Recent Buying Selling Lifestyle Investor Tenants
Recent Buying Selling Lifestyle Investor Tenants
Tenants

Renting with Pets

21-Oct-2019
Written by Sarah Newton
Are you struggling to rent a property because you have pets? We have some tips on how to find a pet friendly apartment and win over a prospective landlord.

1. Talk to your Agent
Even if a property says "no pets allowed", ask your property manager to talk to the landlord to see if they can adjust their answer based on the pet you have. Don't be afraid to ask because you will never know until you try.

2. Offer more rent
If you have found the perfect place to rent but they don't allow pets, offer another $10 per week of your rent. This could help convince the landlord to take your offer over other applications. However, this is no guarantee to getting approved for a property if the landlord is certain they don't want pets in their property.

3. Prepare pet references
Providing details and context of your pet to the prospective landlord could sway their opinion of no pets in their property.

Create a pet reference. In the reference include what type of pet you have (e.g. dog or cat), the breed of your pet, the pets age, temperament and vaccination history. Even add in an image of your pet to show how cute and friendly they are !
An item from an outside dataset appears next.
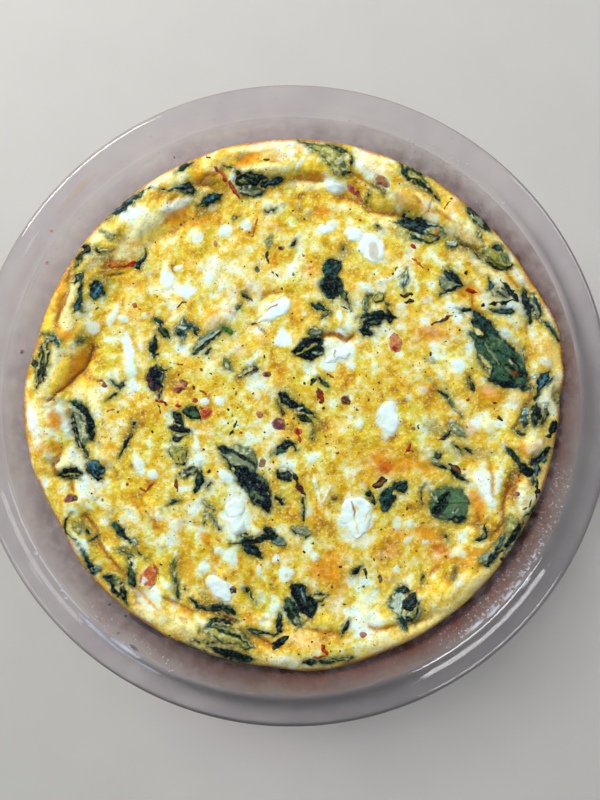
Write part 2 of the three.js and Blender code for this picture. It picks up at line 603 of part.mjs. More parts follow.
// One blade as a thin wavy solid between two heights over the egg's top, both faces split alike
function bladeSolid(row, over, under, grow, wave, step) {
  const [x0, y0, x1, y1, bend, width, widest, blunt] = row;
  const length = Math.hypot(x1 - x0, y1 - y0);
  const dx = (x1 - x0) / length;
  const dy = (y1 - y0) / length;
  const steps = clamp(Math.round(length / step), 2, 6);
  const cells = width > WIDE_LEAF ? 2 : 1;
  const power = Math.log(0.5) / Math.log(widest);
  const points = [];
  for (let i = 0; i <= steps; i++) {
    const t = i / steps;
    const reach = t * (length + 2 * grow) - grow;
    const side = bend * 4 * t * (1 - t);
    const slope = (bend * 4 * (1 - 2 * t)) / length;
    const lean = Math.hypot(1, slope);
    const half = (width / 2) * Math.sin(Math.PI * t ** power) ** blunt;
    for (let j = 0; j <= cells; j++) {
      const across = (2 * j) / cells - 1;
      const off = (across * (Math.max(half, TIP_HALF_WIDTH) + grow)) / lean;
      const x = x0 + dx * (reach - slope * off) - dy * (side + off);
      const y = y0 + dy * (reach - slope * off) + dx * (side + off);
      const ripple = wave * Math.sin(2.2 * i + 1.3 * x0) + wave * across * Math.cos(1.7 * i + y0);
      points.push([x, y, surface(x, y) + over + ripple]);
      points.push([x, y, surface(x, y) + under + ripple]);
    }
  }
  const top = (i, j) => 2 * (i * (cells + 1) + j);
  const base = (i, j) => top(i, j) + 1;
  const triangles = [];
  const quad = (a, b, c, d) => triangles.push([a, b, c], [a, c, d]);
  for (let i = 0; i < steps; i++) {
    for (let j = 0; j < cells; j++) {
      quad(top(i, j), top(i + 1, j), top(i + 1, j + 1), top(i, j + 1));
      quad(base(i, j), base(i, j + 1), base(i + 1, j + 1), base(i + 1, j));
    }
    quad(base(i, 0), base(i + 1, 0), top(i + 1, 0), top(i, 0));
    quad(base(i + 1, cells), base(i, cells), top(i, cells), top(i + 1, cells));
  }
  for (let j = 0; j < cells; j++) {
    quad(base(0, j + 1), base(0, j), top(0, j), top(0, j + 1));
    quad(base(steps, j), base(steps, j + 1), top(steps, j + 1), top(steps, j));
  }
  return solid(meshOf(points, triangles));
}

// A flattened round lump, half sunk in the egg
function lumpSolid([x, y, long, wide, turn, high], geometry, sink) {
  const shape = geometry.clone();
  shape.rotateX(Math.PI / 2);
  shape.scale(long, wide, high);
  shape.rotateZ(degrees(turn));
  shape.translate(x, y, surface(x, y) - sink);
  return solid(shape);
}

// The pocket of a lump, a straight-sided well open to above
function wellSolid([x, y, long, wide, turn, high], sink) {
  const shape = WELL.clone();
  shape.rotateX(Math.PI / 2);
  shape.scale(long + GAP, wide + GAP, POCKET_TOP);
  shape.rotateZ(degrees(turn));
  shape.translate(x, y, surface(x, y) - sink - high - GAP + POCKET_TOP / 2);
  return solid(shape);
}

const union = (solids) => solids.reduce((sum, each) => sum.add(each));
const ROUND = new THREE.SphereGeometry(1, 8, 4);
const WELL = new THREE.CylinderGeometry(1, 1, 1, 8);
const PEBBLE = new THREE.OctahedronGeometry(1, 0);
const LUMP_SINK = 0.9;
const CRUMB_SINK = 0.3;
const LEAF_UNDER = LEAF_PROUD - LEAF_THICKNESS;

const leafSolid = (rows) =>
  union(rows.map((row) => bladeSolid(row, LEAF_PROUD, LEAF_UNDER, 0, LEAF_WAVE, LEAF_STEP)));
const leafPocket = (rows) =>
  union(
    rows.map((row) =>
      bladeSolid(row, POCKET_TOP, LEAF_UNDER - POCKET_MARGIN, POCKET_MARGIN, LEAF_WAVE, LEAF_STEP),
    ),
  );
const lumpsSolid = (rows) => union(rows.map((row) => lumpSolid(row, ROUND, LUMP_SINK)));
const lumpsPocket = (rows) => union(rows.map((row) => wellSolid(row, LUMP_SINK)));

// Every loose topping as name, solid and the pocket it needs, each cut clear of those before it
function toppings() {
  const kinds = [
    [CHEESE, lumpsSolid, lumpsPocket, "cheese"],
    [TOMATO, lumpsSolid, lumpsPocket, "tomato"],
    [TOMATO_STRIP, leafSolid, leafPocket, "tomato"],
    [LEAVES, leafSolid, leafPocket, "leaf"],
  ];
  const made = [];
  let taken = null;
  for (const [table, solidOf, pocketOf, kind] of kinds) {
    for (const [name, rows] of Object.entries(table)) {
      const whole = solidOf(rows);
      const body = largest(taken ? whole.subtract(taken) : whole);
      const pocket = pocketOf(rows);
      taken = taken ? taken.add(pocket) : pocket;
      made.push({ name, body, kind });
    }
  }
  return { made, taken };
}

// The egg with its small fused toppings, cut out where the loose toppings lie
function egg(taken) {
  const blades = FUSED_BLADES.map((row) =>
    bladeSolid(row, FUSED_PROUD, -FUSED_DEPTH, 0, 0, FUSED_STEP),
  );
  const crumbs = FUSED_CRUMBS.map((row) => lumpSolid(row, PEBBLE, CRUMB_SINK));
  return largest(union([eggBody(), ...blades, ...crumbs]).subtract(taken));
}

// Materials, their colours as seen in the photograph
const MATERIALS = {
  glass: new THREE.MeshStandardMaterial({ color: 0xb9b4b6, roughness: 0.05, metalness: 0 }),
  egg: new THREE.MeshStandardMaterial({ color: 0xeccb62, roughness: 0.5, metalness: 0 }),
  leaf: new THREE.MeshStandardMaterial({ color: 0x1c3330, roughness: 0.4, metalness: 0 }),
  cheese: new THREE.MeshStandardMaterial({ color: 0xf3f6e8, roughness: 0.45, metalness: 0 }),
  tomato: new THREE.MeshStandardMaterial({ color: 0x9c3a26, roughness: 0.4, metalness: 0 }),
};

// A named mesh from a solid
function node(name, made, material) {
  const { numProp, vertProperties, triVerts } = made.getMesh();
  const geometry = new THREE.BufferGeometry();
  const positions = new Float32Array((vertProperties.length / numProp) * 3);
  for (let i = 0; i * 3 < positions.length; i++) {
    positions.set(vertProperties.subarray(i * numProp, i * numProp + 3), i * 3);
  }
  geometry.setAttribute("position", new THREE.BufferAttribute(positions, 3));
  geometry.setIndex(new THREE.BufferAttribute(new Uint32Array(triVerts), 1));
  geometry.computeVertexNormals();
  const mesh = new THREE.Mesh(geometry, material);
  mesh.name = name;
  return mesh;
}

const quiche = new THREE.Group();
const { made, taken } = toppings();
quiche.add(node("glass_dish", dish(), MATERIALS.glass));
quiche.add(node("egg_body", egg(taken), MATERIALS.egg));
for (const { name, body, kind } of made) quiche.add(node(name, body, MATERIALS[kind]));

export default quiche;
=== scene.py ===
"""A crustless quiche with spinach, cheese, tomato and ham in a round glass pie dish, seen from above.

The sizes and places are in millimetres, in the frame of the solids: the origin is under the middle of
the dish, +X is to the right, +Y is away from the viewer and +Z is up.
"""

import math

import bmesh
import bpy
import numpy as np
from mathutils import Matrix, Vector


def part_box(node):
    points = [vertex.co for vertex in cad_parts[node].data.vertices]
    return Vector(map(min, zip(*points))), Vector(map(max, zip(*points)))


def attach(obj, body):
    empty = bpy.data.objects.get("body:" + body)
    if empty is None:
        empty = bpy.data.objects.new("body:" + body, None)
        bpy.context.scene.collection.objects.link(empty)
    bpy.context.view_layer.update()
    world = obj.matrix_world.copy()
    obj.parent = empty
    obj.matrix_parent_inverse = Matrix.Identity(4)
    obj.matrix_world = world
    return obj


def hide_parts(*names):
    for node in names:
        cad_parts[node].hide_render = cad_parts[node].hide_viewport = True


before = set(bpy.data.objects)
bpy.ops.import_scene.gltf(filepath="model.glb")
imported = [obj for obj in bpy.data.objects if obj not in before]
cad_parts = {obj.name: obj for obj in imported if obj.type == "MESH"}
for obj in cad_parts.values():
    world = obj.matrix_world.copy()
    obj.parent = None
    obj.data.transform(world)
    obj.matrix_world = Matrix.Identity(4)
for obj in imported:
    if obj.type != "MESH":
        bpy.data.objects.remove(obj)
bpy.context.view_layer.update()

MM = 0.001

# The dish: its outer size comes from the frame, and the rest are the solids' driving dimensions
DISH_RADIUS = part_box("glass_dish")[1][0] / MM
DISH_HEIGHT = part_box("glass_dish")[1][2] / MM
OPENING_RADIUS = 110.9
GLASS = 4.5
LEAN = math.radians(31)
LIP_ROLL = 2.6
FLANGE_RISE = 0.8
FLANGE_EDGE = 4
BASE_FILLET = 13
FOOT_INNER_RADIUS = 72
FOOT_RECESS = 0.8
DISH_SIDES = 256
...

Another tip is if you have previously rented, get your previous property manager to give the new agent a reference. If your previous property manager experienced no problems with your pet in the property, this can be a great way to prove your pet will be no harm to the new property you are looking at.

4. Pets-eye view
Sometimes a landlord is right in not wanting pets in their property. If you think about it, is it really fair to keep your dog locked up in a one bedroom apartment with no backyard?
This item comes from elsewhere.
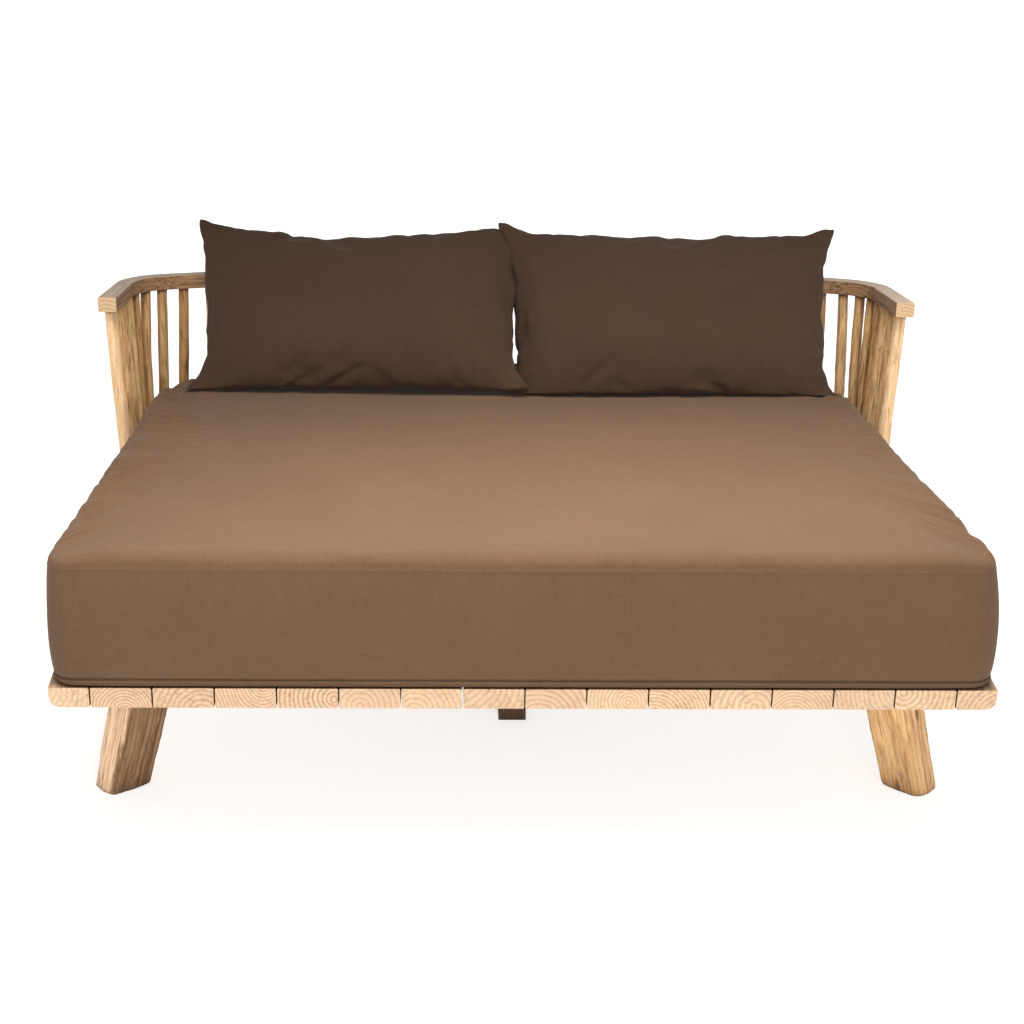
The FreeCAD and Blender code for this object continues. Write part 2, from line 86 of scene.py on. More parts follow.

Search for properties that are not only suitable for you, but for your pets as well. By doing this, you will have a better chance in convincing a prospective landlord to allow you to have pets within the property.

5. Commit to clean
Offer to ensure all pet hair is removed and thoroughly cleaned before you leave the property. Even though you are already obligated to clean the property before you end a lease, providing further assurance and commitments to deep clean carpets, treat for fleas and deodorise might make the landlord feel at ease and allow pets in the property.

Whilst attempting to convince your prospective landlord to allow pets you must also consider that in some circumstances its not always up to the landlord. Strata and communal laws may prohibit or restrict animals in a property, even if the landlord is ok with pets. You must also remember to respect the landlords decision if they do not wish to have a pet in their property as it is ultimately their decision if not covered by Strata.